Moreover, the government is forecasting average unemployment this year of 10 per cent and economic growth of only 1.5 per cent, after 1.9 per cent in 1995. Mr Kohl hopes that the new tax-cutting measures, coupled with falling German interest rates, will inject enough dynamism into the economy to enable Germany to qualify for the single currency in 1997.

France's efforts to cut its budget deficit from an estimated 5.2 per cent of GDP last year to 3 per cent in 1997 are being blown off course by a much sharper slowdown in economic activity than the centre-right government anticipated.

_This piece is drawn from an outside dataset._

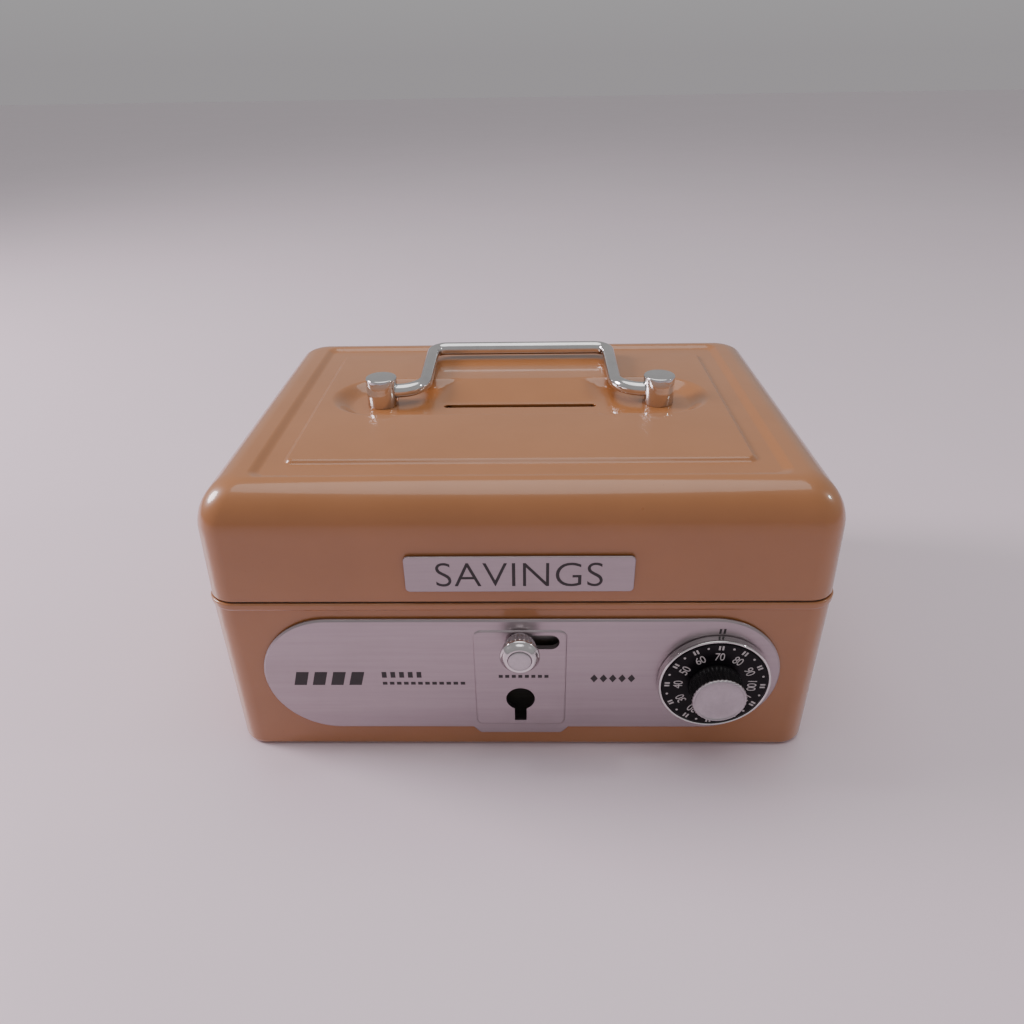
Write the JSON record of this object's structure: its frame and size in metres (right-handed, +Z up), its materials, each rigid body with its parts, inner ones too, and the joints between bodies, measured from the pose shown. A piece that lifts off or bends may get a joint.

Last autumn it predicted 1996 growth of 2.8 per cent, but the estimates of independent economists range from a poor 1.8 per cent to a sickly 1.25 per cent.

Worse still, unemployment figures for last November and December, due to be published shortly, are expected to show a rise from the 11.5 per cent recorded in October.

All this will put pressure on France's budget deficit by reducing the tax revenues that a government expects to receive when an economy is expanding and unemployment is falling.

Economists believe that, to meet the Maastricht deficit target, the government will have to redouble the austerity measures which, late last year, provoked France's worst social unrest since 1968. However, as yesterday's announcement in Paris indicated, the government wants to focus its attention as much on job creation and growth as on rigid fiscal discipline.

The problem for France and Germany is that there is not much room for manoeuvre if the Maastricht conditions are treated as sacrosanct. Goldman Sachs, the investment house, forecasts that both countries will miss the deficit target in 1997 - with France at 3.4 per cent of GDP and Germany at 3.3 per cent.